To do => Seek out every line containing the word "points", and copy each.
····················
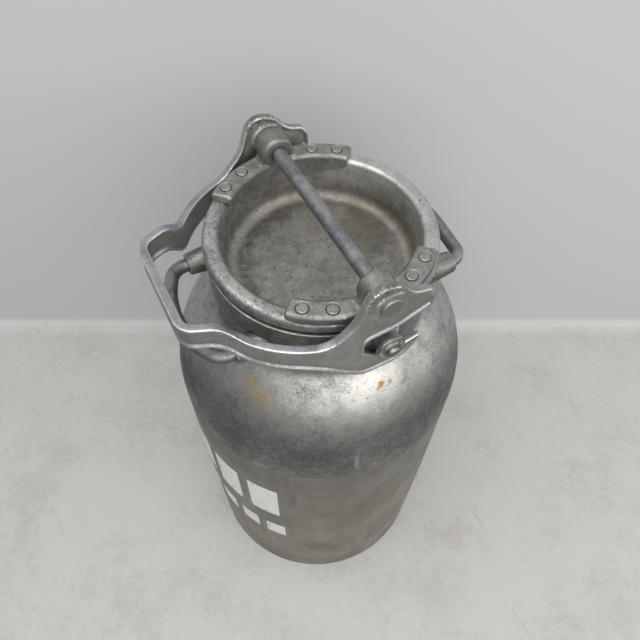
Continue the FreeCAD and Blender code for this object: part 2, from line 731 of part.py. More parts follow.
def lever_band(name, inset):
    """Flat bar bent along the lever's path, as tall as the lever needs."""
    body = new_body(name)
    path = lever_path(body, name + "_path")
    section = new_sketch(body, name + "_section", "YZ_Plane")
    bind(section, **{"AttachmentOffset.Base.z": "nose_reach + overrun"})
    near = f"-(cheek_inside + {inset})"
    far = f"-(cheek_inside + lever_thick - {inset})"
    low = "rod_height - jaw_bottom - overrun"
    high = "rod_height + hump_top + overrun"
    outline(section, [(near, low), (near, high), (far, high), (far, low)])
    pipe = body.newObject("PartDesign::AdditivePipe", name + "_sweep")
    pipe.Profile = section
    pipe.Spine = (path, [])
    return body


def lever_side(body, name):
    """Outline of the lever seen from the side, in heights from the rod's axis."""
    def at(forward, drop, *radius):
        return (forward, f"rod_height - ({drop})", *radius)

    sketch = new_sketch(body, name, "XZ_Plane")
    far = "-(grip_reach + overrun)"
    grip_bottom = "grip_top + grip_depth"
    arm_bottom = "arm_top + arm_depth"
    outline(sketch, [
        at(far, "grip_top"),
        at("-step_outer", "grip_top", "step_round"),
        at("-step_inner", "arm_top", "step_round"),
        at("-arm_end", "arm_top", "arm_round"),
        at("-hollow_back", "hollow_drop", "arm_round"),
        at("-hump_back", "-hump_top", "hump_back_round"),
        at("hump_front", "-hump_top", "hump_front_round"),
        at("dip_forward", "-dip_rise", "dip_round"),
        at("nose_top_forward", "-nose_top_rise", "nose_round"),
        at("nose_reach", "nose_front_drop", "nose_round"),
        at("nose_reach", "nose_drop", "nose_round / 2"),
        at("slot_mouth", "slot_roof - 1", "arm_round"),
        at("-slot_back", "slot_roof", "slot_round"),
        at("-slot_back", "slot_floor", "slot_round"),
        at("cam_forward", "cam_low", "cam_round"),
        at("jaw_reach", "jaw_tip", "jaw_tip_round"),
        at("jaw_bend", "jaw_bottom", "arm_round"),
        at("-jaw_heel", "jaw_bottom", "arm_round"),
        at("-belly_end", arm_bottom, "belly_round"),
        at("-(step_inner + step_lag)", arm_bottom, "step_round"),
        at("-(step_outer + step_lag)", grip_bottom, "step_round"),
        at(far, grip_bottom),
    ])
    return sketch


def extruded(name, source, width):
    """A face or closed outline of the XZ plane, pushed out to both sides."""
    block = doc.addObject("Part::Extrusion", name)
    block.Base = source
    block.DirMode = "Custom"
    block.Dir = Y_AXIS
    block.Symmetric = True
    block.Solid = True
    bind(block, LengthFwd=width)
    return block


def lever():
    """One forging: two cheeks with hooks, two arms round the rim and the grip between them."""
    outside = "(cheek_inside + lever_thick)"
    width = f"2 * {outside} + overrun"
    band = lever_band("lever_band", "0")
    web = lever_band("lever_web", "border_height")
    holder = new_body("lever_side_view")
    side = lever_side(holder, "lever_side")
    doc.recompute()
    inner = doc.addObject("Part::Offset2D", "lever_side_inset")
    inner.Source = side
    inner.Join = 0
    bind(inner, Value="-border_width")
    blank = boolean("Common", "lever_blank", band, extruded("lever_silhouette", side, width))
    trough = boolean("Cut", "lever_trough", extruded("lever_inset", inner, width), web)
    recessed = boolean("Cut", "lever_recessed", blank, trough)
    boss = doc.addObject("Part::Cylinder", "lever_boss_rod")
    bind(boss, Radius="lever_boss_radius", Height=f"2 * {outside}")
    gap = doc.addObject("Part::Cylinder", "lever_boss_gap")
    bind(gap, Radius="lever_boss_radius + edge_round", Height="2 * cheek_inside")
    bore = doc.addObject("Part::Cylinder", "lever_rod_bore")
    bind(bore, Radius="rod_radius", Height=f"2 * ({outside} + overrun)")
    for rod, reach in ((boss, outside), (gap, "cheek_inside"), (bore, f"{outside} + overrun")):
        rod.Placement = FreeCAD.Placement(FreeCAD.Vector(0, 0, 0), FACING_MINUS_Y)
        bind(rod, **{"Placement.Base.y": reach, "Placement.Base.z": "rod_height"})
    discs = boolean("Cut", "lever_boss_discs", boss, gap)
    solid = boolean("Fuse", "lever_with_bosses", recessed, discs)
    finished = boolean("Cut", "lever_finished", solid, bore)
    finished.Label = "lever"
    return finished


# ---------------------------------------------------------------- rollers and studs

def on_stud(body, side):
    """Puts a piece turned about Z on one stud's axis, with Z=0 at the can's axis."""
    body.Placement = FreeCAD.Placement(FreeCAD.Vector(0, 0, 0), SIDES[side])
    bind(body, **{"Placement.Base.x": "roller_forward", "Placement.Base.z": "rod_height - roller_drop"})
    return body


def roller(side):
    near = "stud_pad_face + roller_gap"
    far = near + " + roller_length"
    return on_stud(turned("roller_" + side, [
        ("stud_radius + stud_play", near),
        ("roller_radius", near, "edge_break"),
        ("roller_radius", far, "edge_break"),
        ("stud_radius + stud_play", far),
    ]), side)


def roller_washer(side):
    near = "stud_pad_face + roller_length + 2 * roller_gap"
    far = near + " + washer_thick"
    return on_stud(turned("roller_washer_" + side, [
        ("stud_radius", near),
        ("washer_radius", near, "edge_break"),
        ("washer_radius", far, "edge_round"),
        ("stud_radius", far),
    ]), side)


def roller_stud(side):
    """Stud fixed in the collar, riveted over outside the washer."""
    root = "stud_pad_face - stud_depth + edge_break"
    outside = "stud_pad_face + roller_length + 2 * roller_gap + washer_thick"
    ring = outside + " + stud_collar_thick"
    top = ring + " + stud_dome_height"
    return on_stud(turned("roller_stud_" + side, [
        ("0", root),
        ("stud_radius", root, "edge_break"),
        ("stud_radius", outside),
        ("stud_collar_radius", outside),
        ("stud_collar_radius", ring, "edge_break"),
        ("stud_dome_radius", ring),
        ("stud_dome_radius", top, "stud_dome_height * 0.87"),
        ("0", top),
    ]), side)


# ---------------------------------------------------------------- carry handles

def carry_handle(side, turn):
    """Round bar bent to a bow, both ends in sockets."""
    name = "carry_handle_" + side
    body = new_body(name)
    path = new_sketch(body, name + "_path", "XY_Plane")
    bind(path, **{"AttachmentOffset.Base.z": "handle_height"})
    end = f"-({side}_socket - socket_depth)"
    tip = f"({side}_reach + handle_bow * (1 / cos({side}_lean) - 1))"
    corner = f"-({tip} - handle_spread * tan({side}_lean))"
    outline(path, [
        (end, "-handle_spread"),
        (corner, "-handle_spread", f"{side}_bend"),
        ("-" + tip, "0", "handle_bow"),
        (corner, "handle_spread", f"{side}_bend"),
        (end, "handle_spread"),
    ], closed=False)
    section = new_sketch(body, name + "_section", "YZ_Plane")
    bind(section, **{"AttachmentOffset.Base.z": end})
    circle(section, "-handle_spread", "handle_height", "handle_bar")
    pipe = body.newObject("PartDesign::AdditivePipe", name + "_sweep")
    pipe.Profile = section
    pipe.Spine = (path, [])
    body.Placement = FreeCAD.Placement(FreeCAD.Vector(0, 0, 0), turn)
    return body


def handle_socket(side, number, turn):
    """Tapered stub that holds one end of a carry handle, cut to fit the neck."""
    name = f"handle_socket_{side}_{number}"
    start = "neck_radius * 0.6"
    mouth_x = side + "_socket"
    stub = doc.addObject("Part::Cone", name + "_stub")
    bind(stub, Radius1="socket_root", Radius2="socket_mouth", Height=f"{mouth_x} - {start}")
    bore = doc.addObject("Part::Cylinder", name + "_bore")
    bind(bore, Radius="handle_bar", Height="socket_depth + overrun")
    y_sign = "-" if number == 1 else ""
    for piece, foot in ((stub, start), (bore, mouth_x + " - socket_depth")):
        piece.Placement = FreeCAD.Placement(FreeCAD.Vector(0, 0, 0), FreeCAD.Rotation(Y_AXIS, -90))
        bind(piece, **{
            "Placement.Base.x": f"-({foot})",
            "Placement.Base.y": f"{y_sign}handle_spread",
            "Placement.Base.z": "handle_height",
        })
    neck = doc.addObject("Part::Cylinder", name + "_neck")
    bind(neck, Radius="neck_radius", Height="collar_bottom")
    mouth = doc.addObject("Part::Cylinder", name + "_collar")
    bind(mouth, Radius="collar_radius", Height="collar_top - collar_bottom")
    bind(mouth, **{"Placement.Base.z": "collar_bottom"})
    drilled = boolean("Cut", name + "_drilled", stub, bore)
    fitted = boolean("Cut", name + "_on_neck", drilled, neck)
    finished = boolean("Cut", name + "_finished", fitted, mouth)
    finished.Label = name
    finished.Placement = FreeCAD.Placement(FreeCAD.Vector(0, 0, 0), turn)
    return finished


# ---------------------------------------------------------------- assembly

def build():
    """Every piece, each an object whose Label names its file."""
    pieces = [
        lower_shell(), foot_ring(), shoulder_shell(), collar(),
        lid_pan(), lid_gasket(), cross_rod(), lever(),
    ]
    for side, turn in (("back", FreeCAD.Rotation()), ("front", HALF_TURN)):
        for piece in (saddle("lid_saddle_" + side), saddle_rivets("saddle_rivets_" + side)):
            piece.Placement = FreeCAD.Placement(FreeCAD.Vector(0, 0, 0), turn)
            pieces.append(piece)
    for side in SIDES:
        pieces += [roller(side), roller_washer(side), roller_stud(side)]
    for side, turn in (("grip_side", FreeCAD.Rotation()), ("nose_side", HALF_TURN)):
        pieces.append(carry_handle(side, turn))
        pieces += [handle_socket(side, number, turn) for number in (1, 2)]
    return pieces


def check(pieces):
    """Stops on a failed object or a bad shape."""
    for thing in doc.Objects:
        if "Invalid" in thing.State or "Error" in thing.State:
            raise RuntimeError(f"{thing.Name} failed: {thing.State}")
    for piece in pieces:
        shape = piece.Shape
        if shape.isNull() or not shape.isValid() or not shape.Solids:
            raise RuntimeError(f"{piece.Label} has a bad shape")


def export(pieces):
    os.makedirs("parts", exist_ok=True)
    for piece in pieces:
        piece.Shape.exportStep(f"parts/{piece.Label}.step")


parts = build()
doc.recompute()
check(parts)
export(parts)
for part in parts:
    bounds = part.Shape.BoundBox
    print(f"{part.Label}: {len(part.Shape.Solids)} solids, {part.Shape.Volume / 1000:.1f} cm3,"
          f" z {bounds.ZMin:.1f} to {bounds.ZMax:.1f}")
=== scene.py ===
import json
import math

import bpy
from mathutils import Euler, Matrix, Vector


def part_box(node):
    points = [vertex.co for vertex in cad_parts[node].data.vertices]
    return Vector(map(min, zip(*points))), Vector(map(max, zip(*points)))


# A dairy milk can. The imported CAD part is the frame, and this script gives it metal, wear and light.
# Lengths are in metres, and the part stands on z = 0 with its axis on the z axis.
# Angles round the can are in degrees from +x, which points away from the lever's grip.

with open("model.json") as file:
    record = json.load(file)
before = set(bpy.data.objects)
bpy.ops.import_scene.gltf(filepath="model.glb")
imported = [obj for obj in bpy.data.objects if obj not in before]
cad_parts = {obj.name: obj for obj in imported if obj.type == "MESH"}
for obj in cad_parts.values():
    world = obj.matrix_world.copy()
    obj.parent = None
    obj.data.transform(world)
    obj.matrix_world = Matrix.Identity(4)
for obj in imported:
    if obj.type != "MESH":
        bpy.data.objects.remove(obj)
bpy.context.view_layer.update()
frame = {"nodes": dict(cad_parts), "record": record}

MM = 0.001
BODY_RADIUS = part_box("lower_shell")[1].x
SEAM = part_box("shoulder_shell")[0].z
RIM_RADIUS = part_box("lid_pan")[1].x
DISH_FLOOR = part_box("lid_pan")[0].z

# The height of the ring scribed round the lower shell.
RING = 279 * MM

# The rows of painted blocks: bottom and top in mm, then pitch and width in degrees round the can.
BLOCK_ROWS = ((196, 268, 19, 14), (126, 160, 14, 9.5))
# How far the rows reach to either side of the grip side's middle.
BLOCKS_REACH = 47.5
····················
Finished exercise =>
    points = [vertex.co for vertex in cad_parts[node].data.vertices]
    return Vector(map(min, zip(*points))), Vector(map(max, zip(*points)))
# Angles round the can are in degrees from +x, which points away from the lever's grip.